Grading Approach: A Final Essay counts for 100% of the grade. However, under the Portfolio Essay approach most of this essay is written in stages during Terms 1 and 2. This means all students will have written and received feedback from the course convenor on a large part of the Final Essay by the time the Final Essay is due.
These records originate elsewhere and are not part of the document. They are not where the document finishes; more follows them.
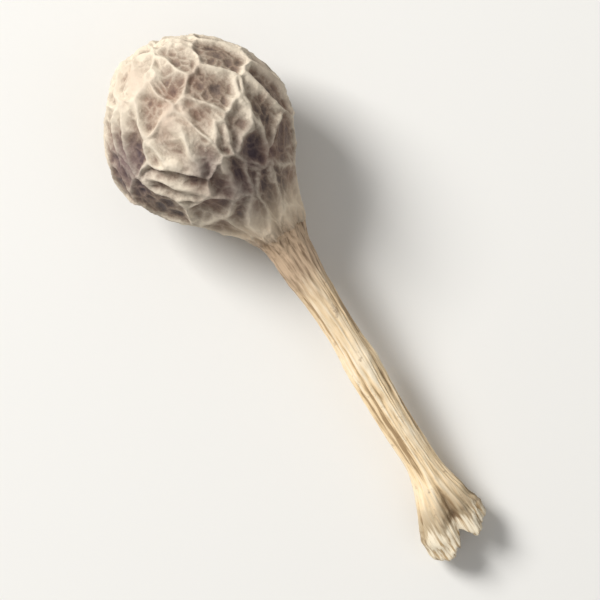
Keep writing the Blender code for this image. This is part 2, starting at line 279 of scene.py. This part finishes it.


# Pericarp of a wild pepper berry, dried in the sun: the flesh shrank on the seed, so the skin is matt and
# leathery, grey-brown with paler ridges (partly rubbed, partly a painted highlight), darker valleys (partly
# painted shade) and dark mauve dents of painted shade
def driedPericarp():
    look = {
        # the valley's dark tone is partly painted shade, and the crest's pale tone is partly a painted
        # highlight
        "tones": ((0.20, "#33262a"), (0.48, "#8f7a68"), (0.88, "#e1d3bd")),  # valley, skin, rubbed crest
        # size in millimetres, detail and roughness; the skin's cells, some 0.03 mm across, are too fine to
        # show, so the grain is a little coarser
        "patterns": {"mottle": (0.30, 6.0, 0.6), "patch": (1.3, 3.0, 0.5), "grain": (0.045, 4.0, 0.7)},
        # how much each of these makes a place paler or, below 0, darker; on the ridges and crinkles this is
        # partly a painted highlight, on the tip a painted highlight, and in the dents and the shade patches
        # a painted shade
        "lifts": {
            "ridge": 0.55, "crinkle": 0.22, "mottle": 0.55, "paintedShade": -0.28, "tip": 0.10, "collar": 0.22,
            "grain": 0.36,
        },
        "rust": "#99664f", "rustShare": ((0.52, 0.0), (0.74, 0.38)),
        "mauve": "#5d4850", "mauveShare": 0.6,
        "pale": "#f1dcbf", "paleShare": 0.65,
        "roughness": (0.45, 0.80), "grainHeight": 0.03, "grainStrength": 0.8,
    }
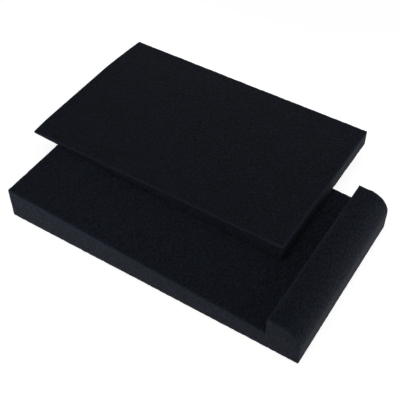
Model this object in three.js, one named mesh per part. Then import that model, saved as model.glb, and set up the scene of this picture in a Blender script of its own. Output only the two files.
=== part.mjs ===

There is a special UK Supreme Court Moot at the end of Term in the UK Supreme Court itself, in which all LLM students serve either as UK Supreme Court Justices questioning advocates or as advocates/legal teams in an oral hearing of a UK Supreme Court case.
The Legal Teams will:
- Prepare skeleton arguments for the Court
- Present their case in an Oral Hearing in the UK Supreme Court
- Answer the court’s questions in the Oral Hearing
The Justices will:
- Question legal teams in the oral hearing
- Draft judgments of the court
- Deliver judgments in open court
There is a UCL Judicial Placement Award in this module in which award holders are able to shadow a judge in a range of different courts during Term 3. This is only available to students fully enrolled in LAWSG132.